## WHAT THIS TASK INVOLVES
Nothing may be dropped or altered: reproduce all the data.
════
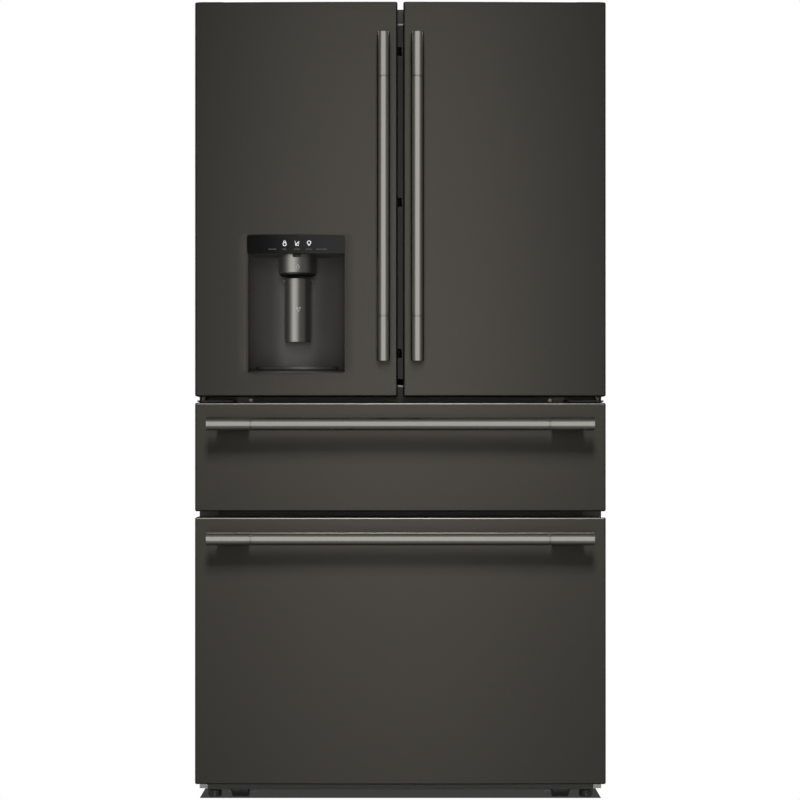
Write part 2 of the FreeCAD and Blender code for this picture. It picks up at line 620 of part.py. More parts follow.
# ---------------------------------------------------------------- flipper mullion
knuckle_places = (1000, 1340, 1680)
post = fuse(box(("mullion_x", "mullion_edge"),
                ("mullion_y - mullion_radius", "mullion_y + mullion_radius"),
                ("mullion_low", "mullion_top")),
            rod("z", ("mullion_x", "mullion_y", "mullion_low"), "mullion_radius",
                "mullion_top - mullion_low"))
notches = [box(("mullion_x - 14", "mullion_x + 15"), ("mullion_y - 14", "mullion_y + 14"),
               (z - 10, z + 10)) for z in knuckle_places]
pins = [rod("z", ("mullion_x", "mullion_y", z - 12), 3, 24) for z in knuckle_places]
node(fuse(cut(post, *notches), *pins), "mullion")
arms = []
for z in knuckle_places:
    arm = fuse(box(("-dyke_near", "mullion_x"), ("mullion_y - 6", "mullion_y + 6"), (z - 9, z + 9)),
               rod("z", ("mullion_x", "mullion_y", z - 9), 11, 18))
    arms.append(cut(arm, rod("z", ("mullion_x", "mullion_y", z - 10), "3 + running", 20)))
node(fuse(*arms), "mullion_hinges")

# ---------------------------------------------------------------- drawers
drawer_x = ("-half_width", "half_width")
for name, low, high, seal, pull, tub_z in (
        ("middle", "middle_low", "middle_top", (652, 884), "middle_pull", (680, 852)),
        ("freezer", "freezer_low", "freezer_top", (60, 630), "freezer_pull", (90, 402))):
    z = (low, high)
    node(front_skin(drawer_x, z), f"{name}_front_skin")
    node(door_back_panel(drawer_x, z), f"{name}_front_liner")
    node(frame(("-gasket_far", "gasket_far"), seal, ("door_back", "gasket_back"), "gasket_width"),
         f"{name}_gasket")
    node(handle("x", ("-pull_half", "handle_y", pull), "2*pull_half"), f"{name}_handle")
    tub_back = 180 if name == "middle" else 158
    node(tub(("-tub_half", "tub_half"), ("door_back", tub_back), tub_z, 3, 16), f"{name}_tub")

wide = ("-opening_half + 9", "opening_half - 9")
node(tub(wide, (-238, 340), ("basket_low", 575), 3, 16), "freezer_basket")

# ---------------------------------------------------------------- recompute, test and export
doc.recompute()
for item in doc.Objects:
    if {"Invalid", "Error"} & set(item.State):
        raise RuntimeError(f"{item.Label} did not recompute: {item.State}")
for item in NODES:
    shape = item.Shape
    if shape.isNull() or not shape.isValid():
        raise RuntimeError(f"{item.Label} has no valid shape")
    shape.exportStep(f"parts/{item.Label}.step")
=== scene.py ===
import math

import bmesh
import bpy
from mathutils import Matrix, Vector


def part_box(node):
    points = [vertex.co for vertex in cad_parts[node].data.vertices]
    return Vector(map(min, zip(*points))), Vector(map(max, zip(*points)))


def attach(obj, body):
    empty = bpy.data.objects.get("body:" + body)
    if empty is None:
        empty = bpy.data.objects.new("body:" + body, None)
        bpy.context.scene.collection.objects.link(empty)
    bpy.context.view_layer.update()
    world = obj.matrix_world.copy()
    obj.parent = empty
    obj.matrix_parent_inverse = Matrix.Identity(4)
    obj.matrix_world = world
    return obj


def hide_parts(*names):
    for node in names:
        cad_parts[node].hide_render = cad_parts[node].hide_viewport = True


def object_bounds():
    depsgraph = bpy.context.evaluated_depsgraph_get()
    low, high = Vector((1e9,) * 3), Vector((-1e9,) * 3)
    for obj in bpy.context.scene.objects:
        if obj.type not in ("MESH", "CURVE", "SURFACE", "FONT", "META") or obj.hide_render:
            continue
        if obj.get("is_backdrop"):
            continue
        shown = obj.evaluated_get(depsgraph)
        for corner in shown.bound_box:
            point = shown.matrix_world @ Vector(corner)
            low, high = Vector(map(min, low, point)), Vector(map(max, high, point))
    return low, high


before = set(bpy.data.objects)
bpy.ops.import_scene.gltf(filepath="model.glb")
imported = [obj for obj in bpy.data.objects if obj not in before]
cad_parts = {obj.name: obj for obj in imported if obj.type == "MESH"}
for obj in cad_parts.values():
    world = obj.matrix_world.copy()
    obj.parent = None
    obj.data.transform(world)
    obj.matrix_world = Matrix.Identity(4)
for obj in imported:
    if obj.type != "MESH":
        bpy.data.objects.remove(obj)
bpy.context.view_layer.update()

MM = 0.001
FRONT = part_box("freezer_front_skin")[0].y       # foremost line of the bowed fronts
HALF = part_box("freezer_front_skin")[1].x
BOW = 6 * MM                                    # how far the fronts fall back at the sides
SKIN_BACK = -322 * MM
DOOR_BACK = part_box("left_door_gasket")[0].y     # inner face of doors and drawer fronts


def mm(*values):
    """Millimetres to the scene's metres."""
    return tuple(value * MM for value in values)


# ---------------------------------------------------------------- materials
def shader(name, base, metallic=0.0, roughness=0.5, **sockets):
    """Principled material; extra sockets are set directly by name."""
    mat = bpy.data.materials.new(name)
    mat.use_nodes = True
    bsdf = mat.node_tree.nodes["Principled BSDF"]
    bsdf.inputs["Base Color"].default_value = (*base, 1)
    bsdf.inputs["Metallic"].default_value = metallic
    bsdf.inputs["Roughness"].default_value = roughness
    for key, value in sockets.items():
        bsdf.inputs[key.replace("_", " ")].default_value = value
    return mat


def texture(mat, kind, scale, stretch=(1, 1, 1), **values):
    """Texture node on object coordinates, stretched along the axes."""
    tree = mat.node_tree
    coords = tree.nodes.new("ShaderNodeTexCoord")
    mapping = tree.nodes.new("ShaderNodeMapping")
    mapping.inputs["Scale"].default_value = stretch
    tree.links.new(coords.outputs["Object"], mapping.inputs["Vector"])
    node = tree.nodes.new(kind)
    node.inputs["Scale"].default_value = scale
    for key, value in values.items():
        node.inputs[key.replace("_", " ")].default_value = value
    tree.links.new(mapping.outputs["Vector"], node.inputs["Vector"])
    return node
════
## EXERCISE RESULT
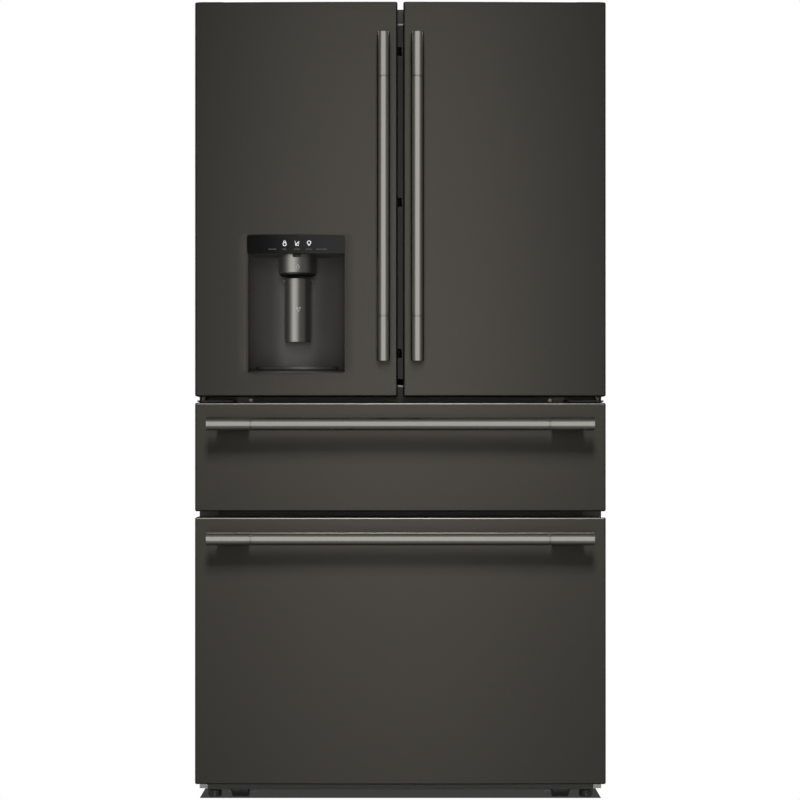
Write part 2 of the FreeCAD and Blender code for this picture. It picks up at line 620 of part.py. More parts follow.
# ---------------------------------------------------------------- flipper mullion
knuckle_places = (1000, 1340, 1680)
post = fuse(box(("mullion_x", "mullion_edge"),
                ("mullion_y - mullion_radius", "mullion_y + mullion_radius"),
                ("mullion_low", "mullion_top")),
            rod("z", ("mullion_x", "mullion_y", "mullion_low"), "mullion_radius",
                "mullion_top - mullion_low"))
notches = [box(("mullion_x - 14", "mullion_x + 15"), ("mullion_y - 14", "mullion_y + 14"),
               (z - 10, z + 10)) for z in knuckle_places]
pins = [rod("z", ("mullion_x", "mullion_y", z - 12), 3, 24) for z in knuckle_places]
node(fuse(cut(post, *notches), *pins), "mullion")
arms = []
for z in knuckle_places:
    arm = fuse(box(("-dyke_near", "mullion_x"), ("mullion_y - 6", "mullion_y + 6"), (z - 9, z + 9)),
               rod("z", ("mullion_x", "mullion_y", z - 9), 11, 18))
    arms.append(cut(arm, rod("z", ("mullion_x", "mullion_y", z - 10), "3 + running", 20)))
node(fuse(*arms), "mullion_hinges")

# ---------------------------------------------------------------- drawers
drawer_x = ("-half_width", "half_width")
for name, low, high, seal, pull, tub_z in (
        ("middle", "middle_low", "middle_top", (652, 884), "middle_pull", (680, 852)),
        ("freezer", "freezer_low", "freezer_top", (60, 630), "freezer_pull", (90, 402))):
    z = (low, high)
    node(front_skin(drawer_x, z), f"{name}_front_skin")
    node(door_back_panel(drawer_x, z), f"{name}_front_liner")
    node(frame(("-gasket_far", "gasket_far"), seal, ("door_back", "gasket_back"), "gasket_width"),
         f"{name}_gasket")
    node(handle("x", ("-pull_half", "handle_y", pull), "2*pull_half"), f"{name}_handle")
    tub_back = 180 if name == "middle" else 158
    node(tub(("-tub_half", "tub_half"), ("door_back", tub_back), tub_z, 3, 16), f"{name}_tub")

wide = ("-opening_half + 9", "opening_half - 9")
node(tub(wide, (-238, 340), ("basket_low", 575), 3, 16), "freezer_basket")

# ---------------------------------------------------------------- recompute, test and export
doc.recompute()
for item in doc.Objects:
    if {"Invalid", "Error"} & set(item.State):
        raise RuntimeError(f"{item.Label} did not recompute: {item.State}")
for item in NODES:
    shape = item.Shape
    if shape.isNull() or not shape.isValid():
        raise RuntimeError(f"{item.Label} has no valid shape")
    shape.exportStep(f"parts/{item.Label}.step")
=== scene.py ===
import math

import bmesh
import bpy
from mathutils import Matrix, Vector


def part_box(node):
    points = [vertex.co for vertex in cad_parts[node].data.vertices]
    return Vector(map(min, zip(*points))), Vector(map(max, zip(*points)))


def attach(obj, body):
    empty = bpy.data.objects.get("body:" + body)
    if empty is None:
        empty = bpy.data.objects.new("body:" + body, None)
        bpy.context.scene.collection.objects.link(empty)
    bpy.context.view_layer.update()
    world = obj.matrix_world.copy()
    obj.parent = empty
    obj.matrix_parent_inverse = Matrix.Identity(4)
    obj.matrix_world = world
    return obj


def hide_parts(*names):
    for node in names:
        cad_parts[node].hide_render = cad_parts[node].hide_viewport = True


def object_bounds():
    depsgraph = bpy.context.evaluated_depsgraph_get()
    low, high = Vector((1e9,) * 3), Vector((-1e9,) * 3)
    for obj in bpy.context.scene.objects:
        if obj.type not in ("MESH", "CURVE", "SURFACE", "FONT", "META") or obj.hide_render:
            continue
        if obj.get("is_backdrop"):
            continue
        shown = obj.evaluated_get(depsgraph)
        for corner in shown.bound_box:
            point = shown.matrix_world @ Vector(corner)
            low, high = Vector(map(min, low, point)), Vector(map(max, high, point))
    return low, high


before = set(bpy.data.objects)
bpy.ops.import_scene.gltf(filepath="model.glb")
imported = [obj for obj in bpy.data.objects if obj not in before]
cad_parts = {obj.name: obj for obj in imported if obj.type == "MESH"}
for obj in cad_parts.values():
    world = obj.matrix_world.copy()
    obj.parent = None
    obj.data.transform(world)
    obj.matrix_world = Matrix.Identity(4)
for obj in imported:
    if obj.type != "MESH":
        bpy.data.objects.remove(obj)
bpy.context.view_layer.update()

MM = 0.001
FRONT = part_box("freezer_front_skin")[0].y       # foremost line of the bowed fronts
HALF = part_box("freezer_front_skin")[1].x
BOW = 6 * MM                                    # how far the fronts fall back at the sides
SKIN_BACK = -322 * MM
DOOR_BACK = part_box("left_door_gasket")[0].y     # inner face of doors and drawer fronts


def mm(*values):
    """Millimetres to the scene's metres."""
    return tuple(value * MM for value in values)


# ---------------------------------------------------------------- materials
def shader(name, base, metallic=0.0, roughness=0.5, **sockets):
    """Principled material; extra sockets are set directly by name."""
    mat = bpy.data.materials.new(name)
    mat.use_nodes = True
    bsdf = mat.node_tree.nodes["Principled BSDF"]
    bsdf.inputs["Base Color"].default_value = (*base, 1)
    bsdf.inputs["Metallic"].default_value = metallic
    bsdf.inputs["Roughness"].default_value = roughness
    for key, value in sockets.items():
        bsdf.inputs[key.replace("_", " ")].default_value = value
    return mat


def texture(mat, kind, scale, stretch=(1, 1, 1), **values):
    """Texture node on object coordinates, stretched along the axes."""
    tree = mat.node_tree
    coords = tree.nodes.new("ShaderNodeTexCoord")
    mapping = tree.nodes.new("ShaderNodeMapping")
    mapping.inputs["Scale"].default_value = stretch
    tree.links.new(coords.outputs["Object"], mapping.inputs["Vector"])
    node = tree.nodes.new(kind)
    node.inputs["Scale"].default_value = scale
    for key, value in values.items():
        node.inputs[key.replace("_", " ")].default_value = value
    tree.links.new(mapping.outputs["Vector"], node.inputs["Vector"])
    return node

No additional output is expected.